The two didn’t meet in the regular season even though New Haven was part of Warsaw’s home invite, Saylor wrestling up at 195 and Estepp out with an injury. But the ability to see Saylor in action in the tournament, then get him in person with a podium finish on the line worked in Estepp’s favor.

“We knew the type of offense he wanted to run having seen him at our tourney, it worked out well for us,” Hueber said. “We just focused on Brandon and what he does well. Let’s just represent our team and ourselves well and go out and put on a good show.”

Estepp started hot with a 4-2 lead over Southmont’s Riley Woodall Saturday morning in the quarterfinals, but would need an escape to tie the match at five in the third period. With five seconds left, Estepp took his shot and hit it, getting a takedown and the hallowed ‘twwwwooooo’ to win, 7-5.

But as had been his design in the semi-state, two wins to start would end with less than favorable results down the stretch. Against Center Grove’s Drake Buchanan, a 4-4 lockup in the first period quickly turned to 10-4 to Buchanan, and the snowball rolled downhill.

“After Drake’s first takedown, Brandon looked over to the corner and was like, ‘whoa’,” Hueber said of Estepp’s match with Buchanan, who closed the deal with a second period pin. “The top three were legit, and we saw that. There were three clear cut at the top, no doubt.”

The gauntlet remained the same in the third-place match, where Aiden Warren of Perry Meridian stormed out to a 7-1 lead then ran three straight takedowns as Estepp had no answers in his final match as a Tiger.

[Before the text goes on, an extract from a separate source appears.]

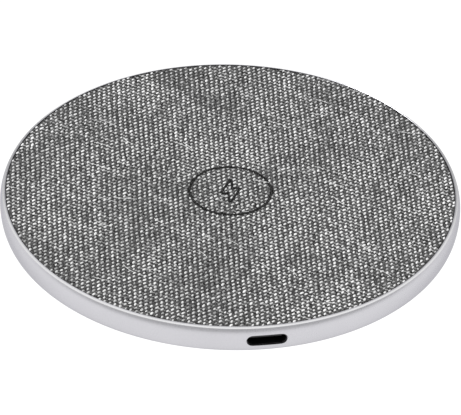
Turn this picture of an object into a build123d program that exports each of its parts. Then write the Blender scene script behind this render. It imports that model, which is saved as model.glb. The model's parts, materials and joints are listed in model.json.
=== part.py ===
from build123d import *
import math
import os

# Wireless charging pad. Millimetres, +Z up, origin at the middle of the underside on the resting
# plane, charging port facing -Y. A turned metal ring is clamped between a top plate, which carries
# the fabric and the coil, and a base plate; four screws hidden under the foot pull them together.

# ---- outside ----
pad_dia = 100.0
pad_height = 7.0
foot_standoff = 0.8          # ring and base stand this far clear of the table

# ---- ring section ----
rim_chamfer_width = 0.6      # bright cut around the top edge
rim_chamfer_drop = 0.25
rim_lean = 0.55              # the side leans out this far below the cut
widest_drop = 2.5            # widest line, below the top edge
under_round_width = 1.2      # the side rounds in this far down to the underside
base_seat_wall = 0.85        # metal outside the base plate at the underside
clamp_ledge_width = 1.6      # inner flange that the two plates clamp

# ---- top stack ----
fabric_thickness = 0.4
fabric_gap = 0.15            # dark line between the fabric and the ring
fabric_edge_round = 0.25
film_thickness = 0.1         # each adhesive layer
film_setback = 0.3           # adhesive stops this far inside the edge it holds
top_plate_thickness = 0.9
plate_clearance = 0.1        # plates inside their seats

# ---- pressed mark on the fabric: a ring around the outline of a plain charging bolt ----
mark_ring_radius = 9.2
mark_line = 0.62
mark_depth = 0.12
bolt_line = 0.42
bolt_height = 7.6            # inside the groove
bolt_width = 3.9
bolt_step_height = 0.5       # the two side steps stand this far above and below the middle
bolt_tip_shift = 0.6         # tips, off the middle line
bolt_step_shift = 0.3        # inner ends of the side steps, off the middle line

# ---- base ----
base_thickness = 1.2
foot_border = 3.85           # base plate left showing outside the foot
foot_width = 14.0
foot_recess_depth = 0.4
foot_clearance = 0.1
foot_edge_round = 0.3
base_edge_chamfer = 0.2
rib_angles = (25, 70, 90, 110, 155)
rib_thickness = 1.0
rib_inner_gap = 2.0          # ribs start this far outside the ferrite
rib_outer_gap = 1.35         # and stop this far inside the ring
rib_clearance = 0.2

# ---- fasteners ----
boss_angles = (45, 135, 225, 315)
boss_dia = 4.4
base_screw_dia = 2.0
base_screw_head_dia = 3.4
base_screw_length = 3.8
board_screw_inset = 6.0      # from the board's inner edge
board_screw_angles = (195, 270, 345)
board_screw_dia = 1.6
board_screw_head_dia = 3.0
board_screw_head_height = 0.6
board_screw_length = 2.0
post_dia = 4.6
thread_clearance = 0.05
hole_clearance = 0.1
head_clearance = 0.05
pilot_extra = 0.2            # pilot holes run this far past the screw's tip
drive_width = 0.4
drive_depth = 0.3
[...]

As Hueber’s five years with Estepp, who mentored him as an eighth grader along with four years of high school work, came to a close, Hueber noted the ability to see Brandon’s success happen with Dylan Estepp on deck was even more beneficial. Dylan, a 2017 Warsaw graduate, joined the coaching staff and got to sit in the corner to see little brother make good.

“Dylan poured himself into wrestling, and to see him get into coaching was cool to me,” Hueber said. “I loved to see him invested in it. A lot of good programs have that, where their former athletes come back to influence the program for the next wave. It was one of the coolest things to have the two together and share that moment this weekend.”